In September, Cole Kramer and I guided a mountain goat hunt on the savage landscape of Kodiak Island, Alaska. The best part — or one of the best parts — was backstrap over an open fire.
After several long days and cold evenings spent trudging over muskeg and tusik, up scraggly windblown hills, our friends, Lyle Hebel and Mark Healy, connected on two great billies. With empty stomachs and heavy loads, we packed the goats down to base camp to rest up before our last few days of hunting. As rain sprinkled down on our makeshift camp, Cole pulled out a goat backstrap. Time for a taste.

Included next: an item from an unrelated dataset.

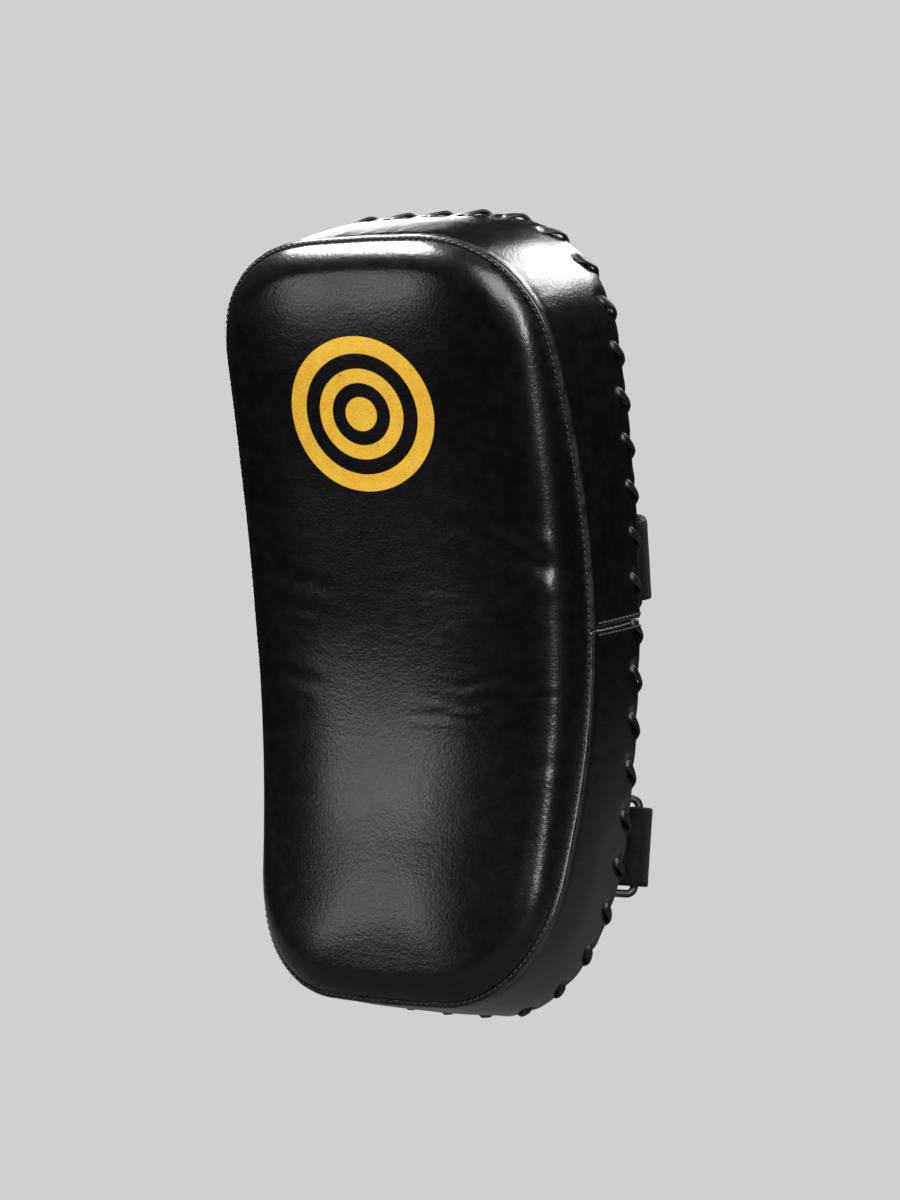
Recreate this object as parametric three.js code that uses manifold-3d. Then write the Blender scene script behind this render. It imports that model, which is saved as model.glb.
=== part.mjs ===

Cole and Lyle dug a small hole in the earth — the start of a earthen grill. As they dug through the damp soil, I searched for the small metal grate we had toted in. Cole poured some charcoal into the hole, lit a fire, and topped it with the grate. The fire crackled and sputtered in the light drizzle, and our grill frame soon blackened with soot as the flames licked it red.
To keep the cooking time down, Cole sliced thin slabs of backstrap, 5 to 7 inches long. Natural fire cookery like this requires special attention. We tossed the meat with a light coating of seasonings — a sprinkle of salt, some pepper, and a bit of Traeger’s Blackened Saskatchewan rub. The cool meat sizzled on the grill. In a matter of minutes, both sides had blackened to a nice char. Cole watched the meat like a hawk, careful not to overcook it. Wild game is lean and becomes tough and hard to eat if done too well.
As the rain started to build into a steady shower, Cole sliced the cooked meat thin.
“All right, boys, eat up,” he said. We grabbed slices with our tired hands, juice dripping down off the corner of the cutting board. Well earned and simply cooked, game meat in camp is a joy that rain can’t drown.
“Damn good, right?” I said, nudging our buddy Sloane, who tagged along for the hunt.
“Damn good,” he replied.
There’s no better food on earth than wild meat cooked over an open fire in the mountains.